The armies of the two countries have now been in a state of eyeball-to-eyeball confrontation since December. India began massing its troops on Pakistan's border in a threatening posture after the terrorist attack on the Indian parliament building. By May, the situation had become so critical that the world feared a nuclear holocaust in South Asia. Following the diplomatic initiatives taken by powers friendly to both, especially the US, a war was averted. But the danger still persists, because the two armies continue to face each other in battle formation along the common border.

During the diplomatic drive launched by the major powers, India remained intransigent in its stand that it was opposed in principle to a dialogue with Pakistan. This continues to be its position, on the pretext that Islamabad has failed to stop "infiltration" across the LoC. But Pakistan's efforts to control extremist groups and elements are now widely recognized.
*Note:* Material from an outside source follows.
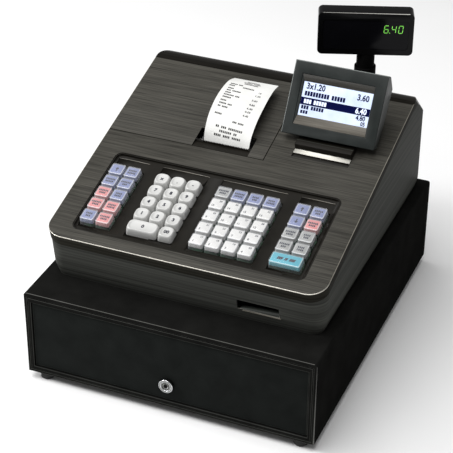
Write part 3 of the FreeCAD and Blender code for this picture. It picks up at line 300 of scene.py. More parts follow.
glowing("lcd_glass", linear(186, 199, 226), linear(206, 217, 240), 0.4)
glowing("green_glow", linear(96, 186, 62), linear(132, 214, 84), 0.85)
clear_plastic("clear_cap", 0.03, 0.36)
# painted highlight: a whiter, more opaque clear plastic for the caps' lit edges
clear_plastic("cap_highlight", 0.5, 0.8)

paper = Look("paper", roughness=0.55)
paper.colour(paper.ramp(paper.noise((60, 60, 60), detail=4.0),
                        (0.3, linear(222, 222, 219)), (0.7, linear(234, 234, 231))))
paper.bump(paper.noise((1800, 1800, 1800), detail=3.0), 0.00002)

KEY_COLOURS = {"grey": (194, 194, 192), "white": (212, 211, 209), "blue": (106, 116, 160),
               "red": (204, 120, 120), "pale": (146, 147, 145), "cyan": (46, 158, 178)}
RIM_SHADE = 225
RIM_SHARE = 0.4
for word, shade in KEY_COLOURS.items():
    rim = [value * (1 - RIM_SHARE) + RIM_SHADE * RIM_SHARE for value in shade]
    for name, colour in ((f"key_{word}", shade), (f"rim_{word}", rim)):
        moulded(name, linear(*colour), 0.32, grain=700, depth=0.00002, spread=0.05)

floor_look = Look("floor", roughness=0.9)
floor_look.colour(floor_look.ramp(floor_look.noise((2, 2, 2)), (0.3, linear(250, 250, 250)),
                                  (0.7, linear(254, 254, 254))))


# -------------------- making pieces

def add_piece(name, form, looks, body, replaced=(), smooth=35):
    """Turn a bmesh into a piece that rides on body; looks are the names of its materials."""
    mesh = bpy.data.meshes.new(name)
    bmesh.ops.recalc_face_normals(form, faces=form.faces)
    form.to_mesh(mesh)
    form.free()
    for look in looks:
        mesh.materials.append(MATERIALS[look])
    for face in mesh.polygons:
        face.use_smooth = True
    mesh.set_sharp_from_angle(angle=math.radians(smooth))
    piece = bpy.data.objects.new(name, mesh)
    scene.collection.objects.link(piece)
    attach(piece, body)
    if replaced:
        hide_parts(*replaced)


FLAT = math.radians(0.6)


def node_form(node, cuts=()):
    """A CAD node's mesh with its triangles merged back into whole faces, which stay divided at X = cuts."""
    form = bmesh.new()
    form.from_mesh(frame["nodes"][node].data)
    bmesh.ops.remove_doubles(form, verts=form.verts, dist=WELD)
    for across in cuts:
        parted = bmesh.ops.bisect_plane(form, geom=form.verts[:] + form.edges[:] + form.faces[:], dist=WELD,
                                        plane_co=(across, 0, 0), plane_no=(1, 0, 0))
        for part in parted["geom_cut"]:
            if isinstance(part, bmesh.types.BMEdge):
                part.seam = True
    bmesh.ops.dissolve_limit(form, angle_limit=FLAT, verts=form.verts, edges=form.edges, delimit={"SEAM"})
    for face in form.faces:
        face.material_index = 0
    return form


def put_in_order(form):
    """Write form out and read it back, so that a bevel after another gives the same order in each run."""
    mesh = bpy.data.meshes.new("in_order")
    form.to_mesh(mesh)
    form.clear()
    form.from_mesh(mesh)
    bpy.data.meshes.remove(mesh)


def round_off(form, width, wanted=None, segments=2, angle=28, shortest=1.5, look=-1):
    """Round the sharp outer edges of form that wanted accepts; width and shortest are millimetres.

    The new faces take the material numbered look, or that of their neighbours for -1.
    """
    put_in_order(form)
    bmesh.ops.recalc_face_normals(form, faces=form.faces)
    chosen = [edge for edge in form.edges if len(edge.link_faces) == 2 and edge.is_convex
              and edge.calc_length() > shortest * MM
              and edge.calc_face_angle() > math.radians(angle)
              and (wanted is None or wanted(edge))]
    bmesh.ops.bevel(form, geom=chosen, offset=width * MM, segments=segments, profile=0.5, affect="EDGES",
                    clamp_overlap=False, material=look)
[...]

Indeed, on his last visit to New Delhi, US Secretary of State Colin Powell had asked India to reciprocate Pakistan's gestures and take de- escalatory steps to defuse tension and start negotiations.

One hopes that during his talks in New Delhi, US Deputy Secretary of State Richard Armitage would also have stressed upon the Indian leadership the need for starting a dialogue with Pakistan on all outstanding issues, including Kashmir, because there is no other way to reduce tension and normalize relations between the two countries. The incident has proved how easy it is in the present state of tension to blunder into something more horrendous.